Your objective: Begin with the first line of the listing and quote every line through the one containing "TAPE_HINGE_ANGLE = math.radians(54)"; give only those lines.

Provided material:
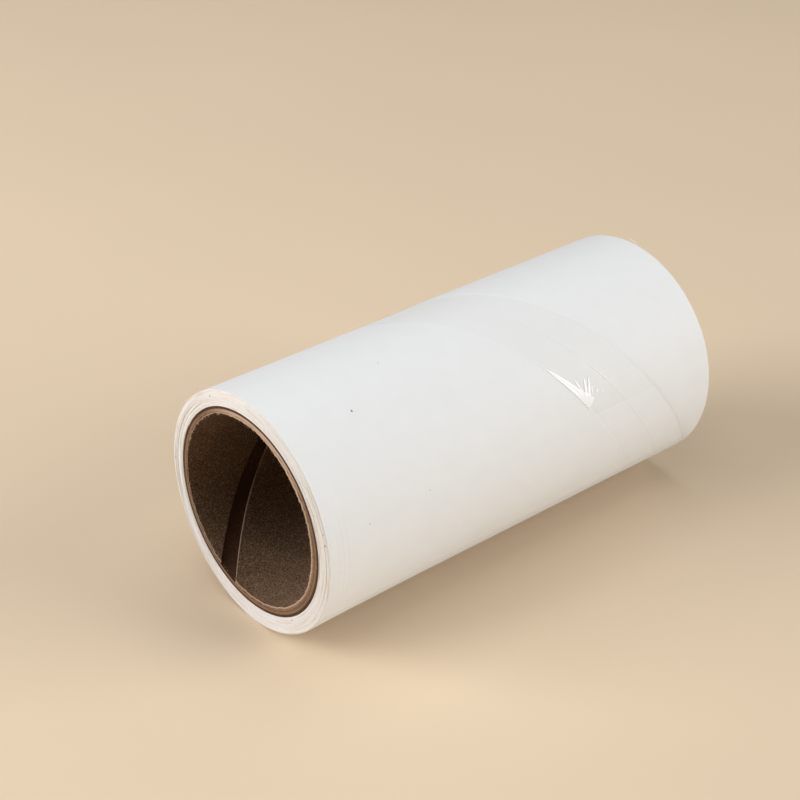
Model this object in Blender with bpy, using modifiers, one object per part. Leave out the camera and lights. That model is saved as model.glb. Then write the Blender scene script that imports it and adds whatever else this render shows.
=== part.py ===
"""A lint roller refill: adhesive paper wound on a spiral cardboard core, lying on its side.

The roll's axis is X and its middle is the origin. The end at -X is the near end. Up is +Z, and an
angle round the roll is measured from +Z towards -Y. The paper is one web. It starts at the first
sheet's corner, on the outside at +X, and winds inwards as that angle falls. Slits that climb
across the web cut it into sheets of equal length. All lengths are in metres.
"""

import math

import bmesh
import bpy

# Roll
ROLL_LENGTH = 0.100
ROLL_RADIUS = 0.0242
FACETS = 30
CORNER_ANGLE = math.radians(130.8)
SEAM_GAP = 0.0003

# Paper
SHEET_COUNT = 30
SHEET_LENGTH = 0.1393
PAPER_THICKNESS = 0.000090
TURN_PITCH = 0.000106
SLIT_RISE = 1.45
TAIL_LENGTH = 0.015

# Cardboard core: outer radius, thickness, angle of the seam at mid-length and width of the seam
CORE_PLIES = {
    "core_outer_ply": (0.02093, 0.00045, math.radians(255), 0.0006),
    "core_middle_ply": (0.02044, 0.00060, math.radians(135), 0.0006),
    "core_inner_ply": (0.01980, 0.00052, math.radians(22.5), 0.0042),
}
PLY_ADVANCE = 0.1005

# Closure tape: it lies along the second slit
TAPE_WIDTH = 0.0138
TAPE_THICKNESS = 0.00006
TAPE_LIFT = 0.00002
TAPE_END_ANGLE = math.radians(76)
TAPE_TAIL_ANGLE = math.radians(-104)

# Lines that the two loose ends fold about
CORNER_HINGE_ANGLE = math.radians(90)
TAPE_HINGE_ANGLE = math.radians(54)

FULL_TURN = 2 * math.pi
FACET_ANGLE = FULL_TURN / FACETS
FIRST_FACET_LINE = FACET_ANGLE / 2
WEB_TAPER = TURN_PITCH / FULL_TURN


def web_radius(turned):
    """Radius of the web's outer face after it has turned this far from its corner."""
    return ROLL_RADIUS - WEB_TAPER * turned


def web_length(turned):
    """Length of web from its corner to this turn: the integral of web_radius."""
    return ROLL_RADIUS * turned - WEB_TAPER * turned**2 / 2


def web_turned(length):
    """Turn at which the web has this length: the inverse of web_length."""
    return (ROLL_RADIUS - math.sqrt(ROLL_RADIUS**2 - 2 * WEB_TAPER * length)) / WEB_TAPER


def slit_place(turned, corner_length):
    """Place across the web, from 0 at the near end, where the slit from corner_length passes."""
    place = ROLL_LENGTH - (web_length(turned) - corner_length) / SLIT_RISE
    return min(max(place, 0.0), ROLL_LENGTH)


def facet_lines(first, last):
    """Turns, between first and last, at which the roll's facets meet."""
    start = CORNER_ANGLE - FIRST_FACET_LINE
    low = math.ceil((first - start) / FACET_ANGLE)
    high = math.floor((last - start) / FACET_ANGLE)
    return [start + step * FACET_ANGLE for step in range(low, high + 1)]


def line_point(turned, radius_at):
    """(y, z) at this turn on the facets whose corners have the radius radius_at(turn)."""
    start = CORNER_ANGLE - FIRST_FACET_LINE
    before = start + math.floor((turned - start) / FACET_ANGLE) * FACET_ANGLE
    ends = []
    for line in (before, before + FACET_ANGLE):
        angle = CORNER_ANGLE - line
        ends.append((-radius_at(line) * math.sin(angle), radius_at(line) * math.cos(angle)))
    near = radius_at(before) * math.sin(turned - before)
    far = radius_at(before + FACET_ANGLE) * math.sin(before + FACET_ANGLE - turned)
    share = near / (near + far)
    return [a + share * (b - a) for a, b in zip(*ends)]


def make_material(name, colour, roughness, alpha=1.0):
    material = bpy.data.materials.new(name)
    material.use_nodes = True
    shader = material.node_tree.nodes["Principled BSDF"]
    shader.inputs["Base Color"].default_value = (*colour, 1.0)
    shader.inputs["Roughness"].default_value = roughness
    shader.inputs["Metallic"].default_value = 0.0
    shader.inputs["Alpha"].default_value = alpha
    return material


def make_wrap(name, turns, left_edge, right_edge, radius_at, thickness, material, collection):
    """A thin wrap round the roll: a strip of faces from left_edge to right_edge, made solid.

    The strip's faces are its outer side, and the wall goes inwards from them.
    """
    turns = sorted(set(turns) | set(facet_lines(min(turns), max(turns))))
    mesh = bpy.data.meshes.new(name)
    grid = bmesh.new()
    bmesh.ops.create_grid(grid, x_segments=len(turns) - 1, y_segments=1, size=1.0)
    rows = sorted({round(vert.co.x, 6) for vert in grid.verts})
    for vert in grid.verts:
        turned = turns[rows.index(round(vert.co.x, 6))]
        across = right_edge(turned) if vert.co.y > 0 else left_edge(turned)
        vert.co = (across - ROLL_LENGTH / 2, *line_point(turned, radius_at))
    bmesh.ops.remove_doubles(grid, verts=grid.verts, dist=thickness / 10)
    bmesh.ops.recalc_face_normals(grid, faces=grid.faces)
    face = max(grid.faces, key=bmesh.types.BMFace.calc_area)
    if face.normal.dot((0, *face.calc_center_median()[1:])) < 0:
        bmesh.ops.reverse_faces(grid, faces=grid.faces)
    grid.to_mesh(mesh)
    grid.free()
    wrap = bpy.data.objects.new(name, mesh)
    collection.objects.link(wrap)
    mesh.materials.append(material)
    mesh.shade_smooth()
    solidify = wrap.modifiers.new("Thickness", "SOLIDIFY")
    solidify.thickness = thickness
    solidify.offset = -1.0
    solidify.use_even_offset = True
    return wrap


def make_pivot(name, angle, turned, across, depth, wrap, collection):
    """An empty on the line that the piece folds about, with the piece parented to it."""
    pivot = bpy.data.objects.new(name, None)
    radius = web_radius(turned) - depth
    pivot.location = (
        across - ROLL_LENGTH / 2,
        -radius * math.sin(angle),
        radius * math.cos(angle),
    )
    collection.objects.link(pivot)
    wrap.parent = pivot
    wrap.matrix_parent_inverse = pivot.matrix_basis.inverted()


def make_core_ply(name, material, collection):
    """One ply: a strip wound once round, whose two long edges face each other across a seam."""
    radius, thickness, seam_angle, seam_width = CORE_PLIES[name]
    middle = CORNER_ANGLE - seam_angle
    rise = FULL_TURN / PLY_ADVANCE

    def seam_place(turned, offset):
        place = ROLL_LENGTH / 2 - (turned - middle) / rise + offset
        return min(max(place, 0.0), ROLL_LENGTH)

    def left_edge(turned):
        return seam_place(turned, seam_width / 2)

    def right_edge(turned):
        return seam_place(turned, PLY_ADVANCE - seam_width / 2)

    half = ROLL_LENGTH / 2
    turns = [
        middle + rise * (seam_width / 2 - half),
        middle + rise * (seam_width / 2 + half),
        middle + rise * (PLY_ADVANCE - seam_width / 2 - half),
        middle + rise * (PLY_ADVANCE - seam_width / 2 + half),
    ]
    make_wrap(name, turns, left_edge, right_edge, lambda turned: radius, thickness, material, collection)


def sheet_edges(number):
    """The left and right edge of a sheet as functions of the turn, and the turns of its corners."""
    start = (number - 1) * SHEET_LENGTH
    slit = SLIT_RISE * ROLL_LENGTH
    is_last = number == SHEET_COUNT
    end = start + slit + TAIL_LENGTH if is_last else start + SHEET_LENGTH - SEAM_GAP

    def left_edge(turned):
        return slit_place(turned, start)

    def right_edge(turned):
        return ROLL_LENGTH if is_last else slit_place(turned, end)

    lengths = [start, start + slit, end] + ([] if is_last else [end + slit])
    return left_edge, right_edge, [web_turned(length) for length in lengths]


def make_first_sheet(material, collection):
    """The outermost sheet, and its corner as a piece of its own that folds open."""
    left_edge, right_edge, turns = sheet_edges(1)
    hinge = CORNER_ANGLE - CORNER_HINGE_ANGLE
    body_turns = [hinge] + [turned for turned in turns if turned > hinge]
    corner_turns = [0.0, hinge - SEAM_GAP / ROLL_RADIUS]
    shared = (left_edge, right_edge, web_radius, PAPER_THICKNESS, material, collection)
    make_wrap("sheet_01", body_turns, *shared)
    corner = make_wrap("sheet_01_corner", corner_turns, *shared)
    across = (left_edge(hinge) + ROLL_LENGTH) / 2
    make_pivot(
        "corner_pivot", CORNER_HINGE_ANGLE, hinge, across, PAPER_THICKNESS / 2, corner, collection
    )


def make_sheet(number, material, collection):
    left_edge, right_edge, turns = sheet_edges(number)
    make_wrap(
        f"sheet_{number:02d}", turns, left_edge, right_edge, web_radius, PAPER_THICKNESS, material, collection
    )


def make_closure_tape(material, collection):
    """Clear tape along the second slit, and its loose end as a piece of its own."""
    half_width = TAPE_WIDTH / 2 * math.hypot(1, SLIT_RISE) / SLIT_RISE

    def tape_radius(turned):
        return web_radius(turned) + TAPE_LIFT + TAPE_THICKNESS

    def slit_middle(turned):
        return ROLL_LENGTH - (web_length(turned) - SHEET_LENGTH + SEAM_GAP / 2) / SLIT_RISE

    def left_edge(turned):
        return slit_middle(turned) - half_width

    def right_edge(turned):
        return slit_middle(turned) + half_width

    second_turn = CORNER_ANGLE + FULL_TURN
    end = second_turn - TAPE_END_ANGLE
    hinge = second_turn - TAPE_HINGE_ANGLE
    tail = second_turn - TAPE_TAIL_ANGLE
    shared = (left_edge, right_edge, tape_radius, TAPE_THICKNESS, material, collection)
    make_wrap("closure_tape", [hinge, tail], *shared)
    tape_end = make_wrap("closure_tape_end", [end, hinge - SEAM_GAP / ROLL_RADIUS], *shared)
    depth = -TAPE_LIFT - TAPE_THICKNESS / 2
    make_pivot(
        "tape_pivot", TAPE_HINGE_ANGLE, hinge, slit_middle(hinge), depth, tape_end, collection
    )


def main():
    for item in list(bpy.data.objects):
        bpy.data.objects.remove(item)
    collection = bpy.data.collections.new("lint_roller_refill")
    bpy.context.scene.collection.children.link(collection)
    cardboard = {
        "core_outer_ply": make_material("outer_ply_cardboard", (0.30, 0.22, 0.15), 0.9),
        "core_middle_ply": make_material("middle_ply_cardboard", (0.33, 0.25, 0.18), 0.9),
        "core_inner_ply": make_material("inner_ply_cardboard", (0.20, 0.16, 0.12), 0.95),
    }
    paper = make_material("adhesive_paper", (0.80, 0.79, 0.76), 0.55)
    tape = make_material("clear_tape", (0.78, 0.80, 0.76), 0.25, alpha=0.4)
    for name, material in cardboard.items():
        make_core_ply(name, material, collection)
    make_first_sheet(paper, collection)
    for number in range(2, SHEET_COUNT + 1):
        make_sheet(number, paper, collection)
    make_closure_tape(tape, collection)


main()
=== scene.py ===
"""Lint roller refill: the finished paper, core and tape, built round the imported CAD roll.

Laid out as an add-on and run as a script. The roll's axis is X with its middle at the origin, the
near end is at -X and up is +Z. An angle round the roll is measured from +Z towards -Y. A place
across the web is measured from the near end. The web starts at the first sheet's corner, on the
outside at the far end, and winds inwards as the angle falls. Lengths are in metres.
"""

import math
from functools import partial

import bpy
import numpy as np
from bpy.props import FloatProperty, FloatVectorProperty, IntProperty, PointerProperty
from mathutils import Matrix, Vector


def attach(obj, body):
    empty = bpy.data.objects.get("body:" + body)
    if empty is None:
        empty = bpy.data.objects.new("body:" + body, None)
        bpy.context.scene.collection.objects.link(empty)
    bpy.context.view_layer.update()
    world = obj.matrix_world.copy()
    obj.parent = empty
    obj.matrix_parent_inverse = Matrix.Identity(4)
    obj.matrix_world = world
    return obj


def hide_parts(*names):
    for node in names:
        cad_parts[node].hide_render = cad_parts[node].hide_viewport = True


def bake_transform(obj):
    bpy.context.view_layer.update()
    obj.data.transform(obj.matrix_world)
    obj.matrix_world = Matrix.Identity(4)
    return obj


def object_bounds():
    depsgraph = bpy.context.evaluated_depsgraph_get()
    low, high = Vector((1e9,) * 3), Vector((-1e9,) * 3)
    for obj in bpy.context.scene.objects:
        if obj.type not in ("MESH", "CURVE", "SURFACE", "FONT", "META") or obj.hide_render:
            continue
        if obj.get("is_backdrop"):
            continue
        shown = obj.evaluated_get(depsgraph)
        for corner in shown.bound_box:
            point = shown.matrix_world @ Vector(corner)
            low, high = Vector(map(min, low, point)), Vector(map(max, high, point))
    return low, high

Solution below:
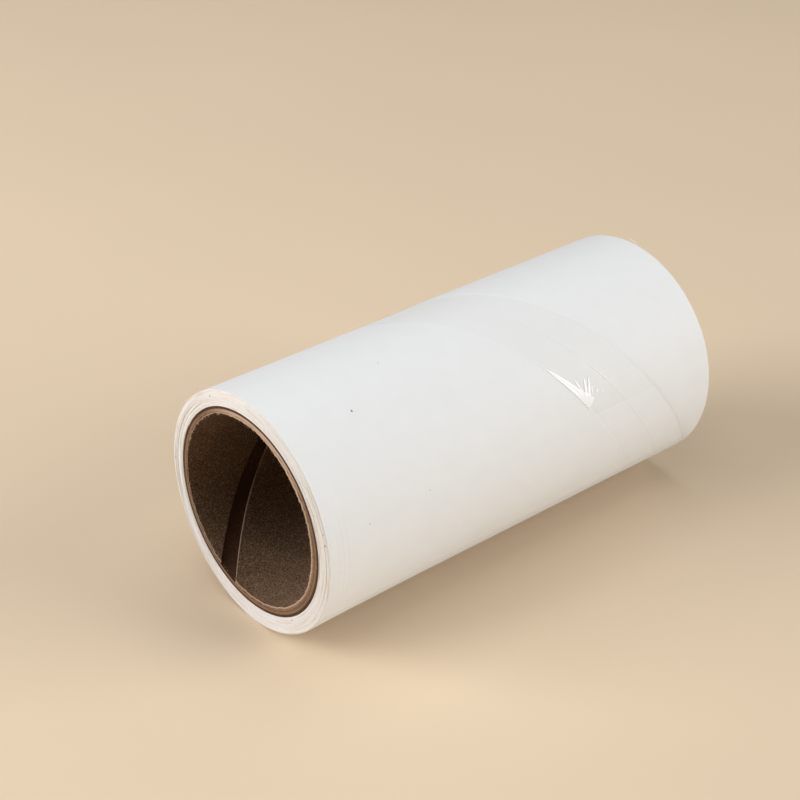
Model this object in Blender with bpy, using modifiers, one object per part. Leave out the camera and lights. That model is saved as model.glb. Then write the Blender scene script that imports it and adds whatever else this render shows.
=== part.py ===
"""A lint roller refill: adhesive paper wound on a spiral cardboard core, lying on its side.

The roll's axis is X and its middle is the origin. The end at -X is the near end. Up is +Z, and an
angle round the roll is measured from +Z towards -Y. The paper is one web. It starts at the first
sheet's corner, on the outside at +X, and winds inwards as that angle falls. Slits that climb
across the web cut it into sheets of equal length. All lengths are in metres.
"""

import math

import bmesh
import bpy

# Roll
ROLL_LENGTH = 0.100
ROLL_RADIUS = 0.0242
FACETS = 30
CORNER_ANGLE = math.radians(130.8)
SEAM_GAP = 0.0003

# Paper
SHEET_COUNT = 30
SHEET_LENGTH = 0.1393
PAPER_THICKNESS = 0.000090
TURN_PITCH = 0.000106
SLIT_RISE = 1.45
TAIL_LENGTH = 0.015

# Cardboard core: outer radius, thickness, angle of the seam at mid-length and width of the seam
CORE_PLIES = {
    "core_outer_ply": (0.02093, 0.00045, math.radians(255), 0.0006),
    "core_middle_ply": (0.02044, 0.00060, math.radians(135), 0.0006),
    "core_inner_ply": (0.01980, 0.00052, math.radians(22.5), 0.0042),
}
PLY_ADVANCE = 0.1005

# Closure tape: it lies along the second slit
TAPE_WIDTH = 0.0138
TAPE_THICKNESS = 0.00006
TAPE_LIFT = 0.00002
TAPE_END_ANGLE = math.radians(76)
TAPE_TAIL_ANGLE = math.radians(-104)

# Lines that the two loose ends fold about
CORNER_HINGE_ANGLE = math.radians(90)
TAPE_HINGE_ANGLE = math.radians(54)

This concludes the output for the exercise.